Mar 01, 2023 2023-03-01
Digital Learning • Learning Support
Ava DuVernay, the filmmaker behind films for television and theaters, including When They See Us, Colin in Black & White, and Queen Sugar, has released a free online resource that includes lesson plans, or “learning companions,” which teachers can use to accompany instruction about her films. The resources include tools to examine voting rights, for example, after students watch Selma, which centers on three months in Martin Luther King Jr.’s life and the harrowing 1965 march from Selma, Alabama, to Montgomery, capital of the state.

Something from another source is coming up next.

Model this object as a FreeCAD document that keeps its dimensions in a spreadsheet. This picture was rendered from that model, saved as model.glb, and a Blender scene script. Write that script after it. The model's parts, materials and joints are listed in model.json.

The learning companions focus on race relations and social justice issues, in the past and present day. Some lesson plans focus on how the Jim Crow laws still reverberate today. In the post–Reconstruction Era, state and local laws disenfranchised Black voters by restricting access to polling centers. Students also learn how nearly 2,000 Black Americans, including formerly enslaved people, were elected to serve in political office during Reconstruction.
Each learning companion includes Themes, Objectives and Key Points, Essential Questions, Classroom Activities, and Resources for Self-Reflection and Deeper Learning. The lesson plans in each learning companion can easily be modified, remixed, and adapted by teachers to meet their students’ needs. The learning companions can be used as standalone units or integrated into existing lessons.